In general, foot care specialists group orthotics into the following categories:
Functional orthotics are designed to support abnormal foot biomechanics. These devices, which often are made of supportive plastic polymer materials, prevent abnormal foot pronation (flattening of the arch) and reduce the impact load from the ground (shock absorption) while walking or running. Functional orthotics allow the foot to become a mobile adapter and a rigid lever. They support the rear foot or subtaylor joints, as well as the midfoot or midtarsal joints. This support stabilizes the foot and can help prevent repetitive overuse injuries. Functional orthotics are used to correct many foot deformities.
Accommodative orthotics typically feature a soft supportive device that is designed to relieve mild foot pain and correct minor foot problems. These devices often are used to correct biomechanical walking problems in young children. Accommodative orthotics include include splints, gait plates, and night bars (devices used to hold a child's feet and legs at a proper angle while sleeping) that promote corrective adjustment for excessive toe-in or toe-out walking. Braces may be used in infants to correct foot, leg, or hip abnormalities (e.g., metatarsus adductus, internal or external hip rotation problems).
Almost anyone, from children to adults, can benefit from orthotics. Orthotics can alleviate many common foot problems that cause pain and discomfort in otherwise healthy people. Orthotic devices adjust problems that can impair physical function. A physician performs a complete examination and then prescribes the proper amount of correction.
There are several common symptoms that may indicate misalignment of the feet. These signs and symptoms include the following:
Abnormal shoe wear (e.g., one side of the sole of the shoe wears out faster than the other)
Chronic heel (e.g., plantar fasciitis), knee, or low back pain
Frequent ankle sprains
Gait abnormalities (e.g., feet point inward or excessively outward during walking)
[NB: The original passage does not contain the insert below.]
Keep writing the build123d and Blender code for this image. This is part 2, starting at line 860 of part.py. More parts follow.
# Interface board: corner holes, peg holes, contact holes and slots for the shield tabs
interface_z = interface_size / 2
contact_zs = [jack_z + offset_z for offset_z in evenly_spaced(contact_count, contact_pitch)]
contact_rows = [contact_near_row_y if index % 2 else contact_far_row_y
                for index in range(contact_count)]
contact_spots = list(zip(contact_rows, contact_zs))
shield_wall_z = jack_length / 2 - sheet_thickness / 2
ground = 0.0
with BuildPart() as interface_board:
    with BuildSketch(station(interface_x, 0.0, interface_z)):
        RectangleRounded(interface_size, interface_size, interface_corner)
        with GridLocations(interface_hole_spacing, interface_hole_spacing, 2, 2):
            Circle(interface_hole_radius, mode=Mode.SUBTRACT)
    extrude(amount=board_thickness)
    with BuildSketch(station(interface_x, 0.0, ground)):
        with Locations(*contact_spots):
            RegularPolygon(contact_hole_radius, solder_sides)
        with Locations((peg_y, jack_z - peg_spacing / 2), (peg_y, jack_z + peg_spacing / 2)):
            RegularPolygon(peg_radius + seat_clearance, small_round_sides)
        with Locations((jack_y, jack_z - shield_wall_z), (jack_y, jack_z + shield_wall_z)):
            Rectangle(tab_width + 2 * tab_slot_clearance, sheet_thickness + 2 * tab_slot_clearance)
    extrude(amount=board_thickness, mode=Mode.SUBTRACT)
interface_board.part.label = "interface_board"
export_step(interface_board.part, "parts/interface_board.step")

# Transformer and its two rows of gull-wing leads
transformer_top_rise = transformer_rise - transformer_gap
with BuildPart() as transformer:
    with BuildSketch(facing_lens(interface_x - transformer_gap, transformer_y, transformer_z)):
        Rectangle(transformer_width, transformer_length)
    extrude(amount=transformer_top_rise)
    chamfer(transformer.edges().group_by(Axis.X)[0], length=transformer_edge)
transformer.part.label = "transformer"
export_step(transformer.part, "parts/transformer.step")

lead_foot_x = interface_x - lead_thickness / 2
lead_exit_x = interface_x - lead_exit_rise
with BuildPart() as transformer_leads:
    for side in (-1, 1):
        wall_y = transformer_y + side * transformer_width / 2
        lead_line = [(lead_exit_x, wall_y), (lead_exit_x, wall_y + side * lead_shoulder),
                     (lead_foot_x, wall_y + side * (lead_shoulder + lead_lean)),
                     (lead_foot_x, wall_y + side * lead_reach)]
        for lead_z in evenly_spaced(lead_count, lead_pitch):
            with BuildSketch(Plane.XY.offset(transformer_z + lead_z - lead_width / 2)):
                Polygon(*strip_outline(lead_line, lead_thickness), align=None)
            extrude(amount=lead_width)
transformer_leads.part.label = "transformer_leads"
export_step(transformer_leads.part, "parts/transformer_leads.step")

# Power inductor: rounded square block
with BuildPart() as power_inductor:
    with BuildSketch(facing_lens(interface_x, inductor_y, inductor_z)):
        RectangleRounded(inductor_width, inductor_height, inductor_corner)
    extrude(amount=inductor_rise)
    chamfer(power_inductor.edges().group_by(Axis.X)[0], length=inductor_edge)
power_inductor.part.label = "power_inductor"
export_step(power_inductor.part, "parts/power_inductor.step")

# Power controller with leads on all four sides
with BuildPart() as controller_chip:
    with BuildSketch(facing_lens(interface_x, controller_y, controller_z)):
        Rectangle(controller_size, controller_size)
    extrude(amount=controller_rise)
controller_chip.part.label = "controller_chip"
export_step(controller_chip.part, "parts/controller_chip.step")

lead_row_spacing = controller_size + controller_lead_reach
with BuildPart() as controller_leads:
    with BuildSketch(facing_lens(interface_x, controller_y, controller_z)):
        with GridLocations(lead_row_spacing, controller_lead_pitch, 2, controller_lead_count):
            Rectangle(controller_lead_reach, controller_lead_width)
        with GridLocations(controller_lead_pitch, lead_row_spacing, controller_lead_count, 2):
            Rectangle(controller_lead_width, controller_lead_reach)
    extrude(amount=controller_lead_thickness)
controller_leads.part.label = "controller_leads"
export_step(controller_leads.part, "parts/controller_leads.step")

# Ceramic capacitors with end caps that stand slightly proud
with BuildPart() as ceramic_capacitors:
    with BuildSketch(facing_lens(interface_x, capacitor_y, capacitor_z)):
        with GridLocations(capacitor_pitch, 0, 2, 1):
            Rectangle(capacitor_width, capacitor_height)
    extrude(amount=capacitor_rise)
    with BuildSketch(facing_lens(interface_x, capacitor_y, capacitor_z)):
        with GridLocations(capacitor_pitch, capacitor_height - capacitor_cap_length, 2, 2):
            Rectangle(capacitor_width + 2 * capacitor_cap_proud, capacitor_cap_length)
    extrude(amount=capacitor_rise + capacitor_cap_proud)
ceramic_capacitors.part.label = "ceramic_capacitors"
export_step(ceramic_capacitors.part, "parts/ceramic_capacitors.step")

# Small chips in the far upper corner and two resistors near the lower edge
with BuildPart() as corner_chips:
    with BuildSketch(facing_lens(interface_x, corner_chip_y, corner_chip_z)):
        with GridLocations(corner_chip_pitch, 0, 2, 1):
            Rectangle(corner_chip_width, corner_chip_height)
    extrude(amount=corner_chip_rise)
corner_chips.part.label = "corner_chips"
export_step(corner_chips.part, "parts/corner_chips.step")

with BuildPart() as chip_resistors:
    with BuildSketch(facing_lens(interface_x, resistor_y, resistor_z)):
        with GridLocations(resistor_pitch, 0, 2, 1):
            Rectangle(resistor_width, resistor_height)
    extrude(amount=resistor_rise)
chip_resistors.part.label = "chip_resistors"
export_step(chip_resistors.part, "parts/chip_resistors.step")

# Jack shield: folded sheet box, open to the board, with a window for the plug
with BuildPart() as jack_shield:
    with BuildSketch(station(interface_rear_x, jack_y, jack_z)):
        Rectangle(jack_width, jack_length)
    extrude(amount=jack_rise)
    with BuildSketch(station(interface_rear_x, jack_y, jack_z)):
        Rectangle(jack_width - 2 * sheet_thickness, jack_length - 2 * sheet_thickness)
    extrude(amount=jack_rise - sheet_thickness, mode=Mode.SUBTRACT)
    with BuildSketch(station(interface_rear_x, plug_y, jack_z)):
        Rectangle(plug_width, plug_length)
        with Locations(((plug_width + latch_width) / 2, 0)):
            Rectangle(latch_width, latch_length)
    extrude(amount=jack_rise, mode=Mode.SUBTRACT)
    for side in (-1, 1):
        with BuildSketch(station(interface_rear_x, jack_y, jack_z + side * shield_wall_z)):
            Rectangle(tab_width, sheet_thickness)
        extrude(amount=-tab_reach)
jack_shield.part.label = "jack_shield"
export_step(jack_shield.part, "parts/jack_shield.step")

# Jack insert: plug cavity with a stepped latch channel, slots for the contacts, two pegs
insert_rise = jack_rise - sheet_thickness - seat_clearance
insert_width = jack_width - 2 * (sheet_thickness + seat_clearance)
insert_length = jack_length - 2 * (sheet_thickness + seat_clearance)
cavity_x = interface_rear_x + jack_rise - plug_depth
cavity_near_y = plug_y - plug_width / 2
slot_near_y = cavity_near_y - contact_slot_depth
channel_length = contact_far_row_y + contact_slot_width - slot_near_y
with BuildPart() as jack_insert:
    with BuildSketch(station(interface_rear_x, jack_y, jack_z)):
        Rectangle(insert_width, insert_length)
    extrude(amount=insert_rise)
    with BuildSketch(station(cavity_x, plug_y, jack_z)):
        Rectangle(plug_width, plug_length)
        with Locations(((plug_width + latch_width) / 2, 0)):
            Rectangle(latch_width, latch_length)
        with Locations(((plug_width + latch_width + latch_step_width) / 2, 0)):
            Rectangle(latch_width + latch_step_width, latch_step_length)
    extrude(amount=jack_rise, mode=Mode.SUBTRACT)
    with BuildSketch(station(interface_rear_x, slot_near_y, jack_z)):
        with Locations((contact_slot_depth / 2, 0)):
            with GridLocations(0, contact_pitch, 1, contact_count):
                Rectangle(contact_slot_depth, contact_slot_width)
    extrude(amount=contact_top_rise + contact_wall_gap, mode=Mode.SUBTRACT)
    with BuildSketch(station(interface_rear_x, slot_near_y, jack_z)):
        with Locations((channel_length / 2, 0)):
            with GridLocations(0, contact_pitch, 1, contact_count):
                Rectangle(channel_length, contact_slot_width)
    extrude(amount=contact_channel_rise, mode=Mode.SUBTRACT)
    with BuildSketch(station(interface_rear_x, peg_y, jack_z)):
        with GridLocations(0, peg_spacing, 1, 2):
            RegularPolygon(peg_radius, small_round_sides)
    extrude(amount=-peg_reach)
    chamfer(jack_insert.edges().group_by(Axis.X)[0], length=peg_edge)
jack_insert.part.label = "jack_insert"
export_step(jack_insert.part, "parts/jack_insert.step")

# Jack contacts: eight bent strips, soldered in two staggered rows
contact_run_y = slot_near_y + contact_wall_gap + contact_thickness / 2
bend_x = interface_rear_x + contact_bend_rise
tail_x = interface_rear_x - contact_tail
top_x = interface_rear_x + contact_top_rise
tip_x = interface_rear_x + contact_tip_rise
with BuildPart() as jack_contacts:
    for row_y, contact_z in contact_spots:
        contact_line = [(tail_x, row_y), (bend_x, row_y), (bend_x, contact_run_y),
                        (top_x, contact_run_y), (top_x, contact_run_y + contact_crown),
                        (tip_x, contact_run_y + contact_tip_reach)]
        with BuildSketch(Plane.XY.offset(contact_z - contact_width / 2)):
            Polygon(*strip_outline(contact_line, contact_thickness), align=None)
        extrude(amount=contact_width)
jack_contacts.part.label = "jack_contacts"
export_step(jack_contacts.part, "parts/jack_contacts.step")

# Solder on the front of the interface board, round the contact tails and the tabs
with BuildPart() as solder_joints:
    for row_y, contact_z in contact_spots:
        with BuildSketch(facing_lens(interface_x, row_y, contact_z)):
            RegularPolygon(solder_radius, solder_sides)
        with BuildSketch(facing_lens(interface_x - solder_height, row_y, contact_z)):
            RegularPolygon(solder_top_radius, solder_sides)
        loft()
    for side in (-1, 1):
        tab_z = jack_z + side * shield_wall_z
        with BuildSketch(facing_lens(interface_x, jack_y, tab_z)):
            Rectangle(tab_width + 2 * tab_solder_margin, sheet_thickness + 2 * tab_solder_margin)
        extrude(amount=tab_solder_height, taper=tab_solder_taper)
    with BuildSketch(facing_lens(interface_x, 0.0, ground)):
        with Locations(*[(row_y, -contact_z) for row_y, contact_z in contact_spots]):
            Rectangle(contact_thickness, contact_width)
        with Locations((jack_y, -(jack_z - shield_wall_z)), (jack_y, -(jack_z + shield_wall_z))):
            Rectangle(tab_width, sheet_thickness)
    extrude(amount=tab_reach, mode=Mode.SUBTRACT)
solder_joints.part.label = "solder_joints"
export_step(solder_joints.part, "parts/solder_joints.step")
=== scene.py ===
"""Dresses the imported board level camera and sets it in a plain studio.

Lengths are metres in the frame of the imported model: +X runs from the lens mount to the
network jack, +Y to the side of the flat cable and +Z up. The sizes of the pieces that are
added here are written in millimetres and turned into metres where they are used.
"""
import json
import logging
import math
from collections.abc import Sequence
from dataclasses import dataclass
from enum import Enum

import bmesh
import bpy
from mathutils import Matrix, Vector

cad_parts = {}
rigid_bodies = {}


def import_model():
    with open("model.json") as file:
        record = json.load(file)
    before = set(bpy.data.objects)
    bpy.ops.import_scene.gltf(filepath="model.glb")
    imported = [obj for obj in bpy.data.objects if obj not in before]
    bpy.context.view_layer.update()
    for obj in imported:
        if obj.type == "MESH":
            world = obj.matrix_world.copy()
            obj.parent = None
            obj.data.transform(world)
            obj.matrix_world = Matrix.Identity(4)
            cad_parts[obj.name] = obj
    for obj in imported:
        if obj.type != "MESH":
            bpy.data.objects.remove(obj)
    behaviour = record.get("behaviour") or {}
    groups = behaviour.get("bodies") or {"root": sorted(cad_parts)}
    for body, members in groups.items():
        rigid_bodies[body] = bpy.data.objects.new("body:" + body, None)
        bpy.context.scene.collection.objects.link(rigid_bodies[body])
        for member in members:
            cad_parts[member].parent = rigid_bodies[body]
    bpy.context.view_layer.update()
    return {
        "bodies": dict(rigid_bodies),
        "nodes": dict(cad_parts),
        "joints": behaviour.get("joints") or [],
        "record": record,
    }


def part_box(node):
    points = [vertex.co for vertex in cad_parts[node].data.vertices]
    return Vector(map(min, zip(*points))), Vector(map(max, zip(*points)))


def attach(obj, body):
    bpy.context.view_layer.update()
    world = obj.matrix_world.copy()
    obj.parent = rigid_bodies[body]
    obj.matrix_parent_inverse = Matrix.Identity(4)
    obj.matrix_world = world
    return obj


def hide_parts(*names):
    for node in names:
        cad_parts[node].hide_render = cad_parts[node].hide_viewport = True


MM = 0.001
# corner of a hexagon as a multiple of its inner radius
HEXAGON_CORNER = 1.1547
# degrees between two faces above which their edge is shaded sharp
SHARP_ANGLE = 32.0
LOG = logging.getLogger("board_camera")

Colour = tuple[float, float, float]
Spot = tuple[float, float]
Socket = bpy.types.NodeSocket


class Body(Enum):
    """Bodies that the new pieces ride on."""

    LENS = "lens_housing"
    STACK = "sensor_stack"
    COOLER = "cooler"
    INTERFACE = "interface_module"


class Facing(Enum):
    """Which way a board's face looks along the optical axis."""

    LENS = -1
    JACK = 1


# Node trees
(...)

Shin pain (e.g., shin splints)
The feet should not hurt and pain indicates that something is wrong. If foot pain is not properly treated, the condition causing it may worsen. A properly designed orthotic controls how the foot strikes the ground, absorbs shock, and reduces stress in the foot. Orthotics provide patients with the support, stability, cushioning, and alignment necessary to keep the feet, ankles, and lower body comfortable, healthy, and pain-free.